There was some positive news yesterday with Bloomberg reporting that China is willing to commit to $20 billion of purchases of U.S. ag products annually as part of a phase one trade deal, and would be willing to boost that figure towards $40-50 billion in later phases of a trade deal.  A Chinese commitment of $20 billion in ag purchases would take those purchases only to where they were in 2017 before President Trump launched his trade war and China responded with retaliatory tariffs on virtually all U.S. products with a particular emphasis on ag products.

There was no word on whether China is demanding that President Trump scrap his plan for a 15% tariff on December 15 on the remaining $160 billion of Chinese goods as a precondition for a phase one deal.  If China doesn’t get that concession, then all China is getting in return for its phase one trade commitments is Mr. Trump’s recent move to scrap the hike in the tariff to 30% from 25% on $250 billion worth of Chinese goods that would have taken effect on Oct 15.

PM Johnson throws demand for new election into the Brexit mix — The good news is there won’t be a no-deal Brexit late next week on Oct 31.  The bad news is that everything else about Brexit is highly uncertain.

The UK is waiting for the EU’s decision today on the new Brexit deadline, which will almost certainly be January 31.

Meanwhile, Prime Minister Johnson yesterday called for a general election on December 12.  Mr. Johnson apparently is not particularly confident about winning final approval of his Brexit deal with the current Parliament.  Mr. Johnson is therefore willing to throw the dice on a new election in an attempt to win a Conservative majority and make Brexit passage easier.  While the Conservative Party is ahead in the polls, there is no guarantee that Mr. Johnson would win a majority since a significant number of seats could be siphoned off by Nigel Farage’s Brexit Party.

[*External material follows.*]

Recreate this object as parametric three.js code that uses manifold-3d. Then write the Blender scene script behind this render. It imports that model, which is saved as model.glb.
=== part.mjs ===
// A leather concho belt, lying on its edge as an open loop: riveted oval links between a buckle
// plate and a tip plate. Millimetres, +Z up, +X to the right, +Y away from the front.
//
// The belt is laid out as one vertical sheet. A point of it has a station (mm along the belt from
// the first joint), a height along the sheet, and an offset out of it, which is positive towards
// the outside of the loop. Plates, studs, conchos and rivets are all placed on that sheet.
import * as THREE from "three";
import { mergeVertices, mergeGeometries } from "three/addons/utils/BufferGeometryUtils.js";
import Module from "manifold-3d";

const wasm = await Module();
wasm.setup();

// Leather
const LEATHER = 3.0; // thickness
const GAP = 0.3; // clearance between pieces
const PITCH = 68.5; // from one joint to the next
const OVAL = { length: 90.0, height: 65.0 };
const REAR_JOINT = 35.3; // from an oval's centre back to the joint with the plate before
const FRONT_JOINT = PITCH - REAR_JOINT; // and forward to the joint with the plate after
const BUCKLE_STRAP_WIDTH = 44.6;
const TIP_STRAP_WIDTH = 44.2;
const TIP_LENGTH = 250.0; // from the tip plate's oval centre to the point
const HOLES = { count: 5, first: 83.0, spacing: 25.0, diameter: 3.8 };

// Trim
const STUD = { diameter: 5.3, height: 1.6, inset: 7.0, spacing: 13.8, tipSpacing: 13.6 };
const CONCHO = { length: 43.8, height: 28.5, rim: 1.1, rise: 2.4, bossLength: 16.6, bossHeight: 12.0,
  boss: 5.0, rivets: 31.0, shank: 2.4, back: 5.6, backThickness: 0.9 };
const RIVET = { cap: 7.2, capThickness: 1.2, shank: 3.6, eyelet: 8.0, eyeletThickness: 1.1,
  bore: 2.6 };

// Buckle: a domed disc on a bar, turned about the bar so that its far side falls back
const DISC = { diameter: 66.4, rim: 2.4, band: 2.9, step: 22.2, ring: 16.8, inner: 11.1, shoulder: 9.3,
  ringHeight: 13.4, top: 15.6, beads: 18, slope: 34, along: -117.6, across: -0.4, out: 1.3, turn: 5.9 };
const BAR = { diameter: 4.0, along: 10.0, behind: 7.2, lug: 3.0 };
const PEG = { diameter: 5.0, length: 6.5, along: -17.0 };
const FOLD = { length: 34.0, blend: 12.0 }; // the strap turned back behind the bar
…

There is also no guarantee that Mr. Johnson will get his election on December 12.  In order to get that election, Parliament, in an expected vote on Monday, would have to vote in favor of any election by a margin of at least two-thirds.  Mr. Johnson won’t have enough votes unless Labour leader Corbyn agrees and instructs Labour members to vote in favor of a new election.

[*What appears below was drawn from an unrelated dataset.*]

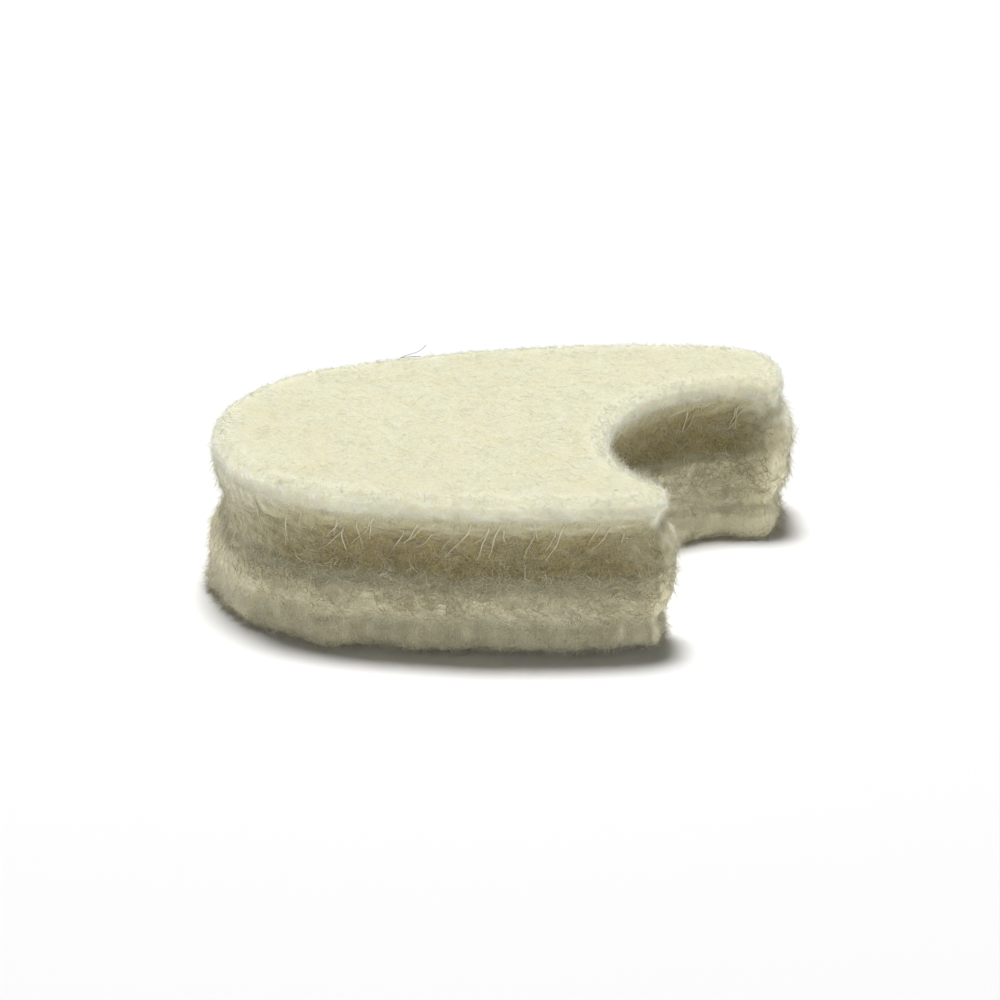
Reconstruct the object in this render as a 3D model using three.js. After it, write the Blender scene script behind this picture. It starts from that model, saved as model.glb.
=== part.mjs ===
// Toe separator: a thick pad of pressed wool felt that sits between two toes.
// It is one piece of felt, cut with a rounded end, two long crowned sides and a round notch
// between two arms. The cut walls draw in to a groove between the two faces, and the felt
// swells out at the ends of the arms.
// Units are millimetres. +X points to the arms, +Y to the long arm, +Z up from the lower face.
import * as THREE from 'three';

// Overall sizes
const LENGTH = 32.8;
const WIDTH = 23;
const THICKNESS = 9.5;

// How far the sides and the end draw in, and the notch and corners close, by the lower face
const SHORT_SIDE_DRAFT = 0.85;
const END_DRAFT = 0.1;
const NOTCH_DRAFT = 1.3;
const CORNER_DRAFT = 0.5;
const DRAFT_BEND = 3;

// Relief of the cut walls
const LIP_ROUND = 0.75;
const GROOVE_DEPTH = 1.2;
const END_GROOVE_SHARE = 0.56;
const END_DIP = 1.0;
const TIP_SWELL = 0.62;
const TIP_CREASE = 0.36;
const TIP_BLEND = 2.4;
const TIP_FACING = 0.75;

// Rounded end, which stays inside the lines of both sides at every height
const END_CLEARANCE = 0.35;
const END_TO_SHORT_SIDE = SHORT_SIDE_DRAFT + END_CLEARANCE;
const END_TO_LONG_SIDE = 3.2;
const END_RADIUS = (WIDTH - END_TO_SHORT_SIDE - END_TO_LONG_SIDE) / 2;
const END_SHIFT = (END_TO_SHORT_SIDE - END_TO_LONG_SIDE) / 2;

// Crowned sides: how far behind its arm's end each side is widest
const SHORT_SIDE_CROWN = 7.72;
const LONG_SIDE_CROWN = 7.68;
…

Mr. Corbyn yesterday reiterated his position that he will only agree to new elections if the threat of a no-deal Brexit has been removed.  He said on Thursday he would withhold a decision on a new election until he sees what the EU decides today on a Brexit extension.

A December 12 election would cause a large amount of new Brexit uncertainty for the markets and would therefore be bearish for sterling.  Parliament would have until only November 9 to pass the current Brexit deal before legislative business would be halted ahead of the election.  Assuming Brexit couldn’t pass before November 9, then a Brexit deal would depend on which party wins the election.  If the Labour Party were to unexpectedly win, then the whole Brexit process could be substantially delayed beyond January 31 because the Labour Party would want to negotiate a new withdrawal agreement with the EU and might also require a public referendum to approve any final Brexit deal.

If Labour rejects a December 12 election, then Mr. Johnson will be forced to try to ram his Brexit deal through the current Parliament before what is likely to be the new Brexit deadline of January 31.  That would give Mr. Johnson’s opponents plenty of time to throw up roadblocks and amendments, which means that Mr. Johnson would have a tough road ahead in getting his Brexit deal approved before January 31.  Sterling on Thursday fell farther from Monday’s 5-month high and closed the day down -0.47% on the increased uncertainty sparked by Mr. Johnson’s call for an election.

ECB President Draghi bows out with a downbeat economic assessment — ECB President Draghi at his last ECB meeting yesterday bowed out with a downbeat assessment of the Eurozone economy by saying that the incoming data confirm “protracted weakness of the Eurozone economy, the persistence of prominent downside risks and muted inflationary pressures.”  Former IMF chief Christine Lagarde will take over at the helm of the ECB next Friday (Nov 1).

Mr. Draghi on Thursday tried to allay market fears that the ECB doesn’t have much room for its new QE program of 20 billion euros/month that begins on November 1.  He said that it is going to “take quite a bit of time” before the current limit “will realistically present itself.”  He also noted that the ECB’s QE rules are self-imposed, implying that the ECB could easily change those rules to expand the pool of securities that it can buy.

U.S. consumer sentiment expected to hold its early-Oct gain — The consensus is that today’s final-Oct University of Michigan U.S. consumer sentiment index will be unrevised from the preliminary report of 96.0, which would leave the index up by +2.8 points from Sep.  The early-Oct report was an upside surprise relative to market expectations based on the harsh political climate and worries about the trade war.